>> begin
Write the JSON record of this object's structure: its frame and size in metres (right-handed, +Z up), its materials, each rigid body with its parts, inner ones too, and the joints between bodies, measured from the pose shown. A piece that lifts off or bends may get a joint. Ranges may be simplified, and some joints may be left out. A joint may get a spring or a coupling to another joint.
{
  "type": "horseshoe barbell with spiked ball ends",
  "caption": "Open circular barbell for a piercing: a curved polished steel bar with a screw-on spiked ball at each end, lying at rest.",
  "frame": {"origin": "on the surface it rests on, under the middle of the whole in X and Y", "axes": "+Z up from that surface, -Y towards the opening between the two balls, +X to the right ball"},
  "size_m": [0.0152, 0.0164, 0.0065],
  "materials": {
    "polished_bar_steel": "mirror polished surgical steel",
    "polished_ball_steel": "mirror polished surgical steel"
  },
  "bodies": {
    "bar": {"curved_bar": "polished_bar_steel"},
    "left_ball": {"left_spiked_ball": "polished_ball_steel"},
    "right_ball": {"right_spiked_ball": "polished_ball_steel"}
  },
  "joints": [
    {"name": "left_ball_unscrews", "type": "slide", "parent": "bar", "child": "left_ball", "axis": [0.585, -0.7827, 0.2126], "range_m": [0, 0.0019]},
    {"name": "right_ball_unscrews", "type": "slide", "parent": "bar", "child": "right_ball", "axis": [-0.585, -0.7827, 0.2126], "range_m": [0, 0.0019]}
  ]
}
>> end
### Exercise
Reproduce the full listing exactly.

### Answer for the task
Write the JSON record of this object's structure: its frame and size in metres (right-handed, +Z up), its materials, each rigid body with its parts, inner ones too, and the joints between bodies, measured from the pose shown. A piece that lifts off or bends may get a joint. Ranges may be simplified, and some joints may be left out. A joint may get a spring or a coupling to another joint.
{
  "type": "horseshoe barbell with spiked ball ends",
  "caption": "Open circular barbell for a piercing: a curved polished steel bar with a screw-on spiked ball at each end, lying at rest.",
  "frame": {"origin": "on the surface it rests on, under the middle of the whole in X and Y", "axes": "+Z up from that surface, -Y towards the opening between the two balls, +X to the right ball"},
  "size_m": [0.0152, 0.0164, 0.0065],
  "materials": {
    "polished_bar_steel": "mirror polished surgical steel",
    "polished_ball_steel": "mirror polished surgical steel"
  },
  "bodies": {
    "bar": {"curved_bar": "polished_bar_steel"},
    "left_ball": {"left_spiked_ball": "polished_ball_steel"},
    "right_ball": {"right_spiked_ball": "polished_ball_steel"}
  },
  "joints": [
    {"name": "left_ball_unscrews", "type": "slide", "parent": "bar", "child": "left_ball", "axis": [0.585, -0.7827, 0.2126], "range_m": [0, 0.0019]},
    {"name": "right_ball_unscrews", "type": "slide", "parent": "bar", "child": "right_ball", "axis": [-0.585, -0.7827, 0.2126], "range_m": [0, 0.0019]}
  ]
}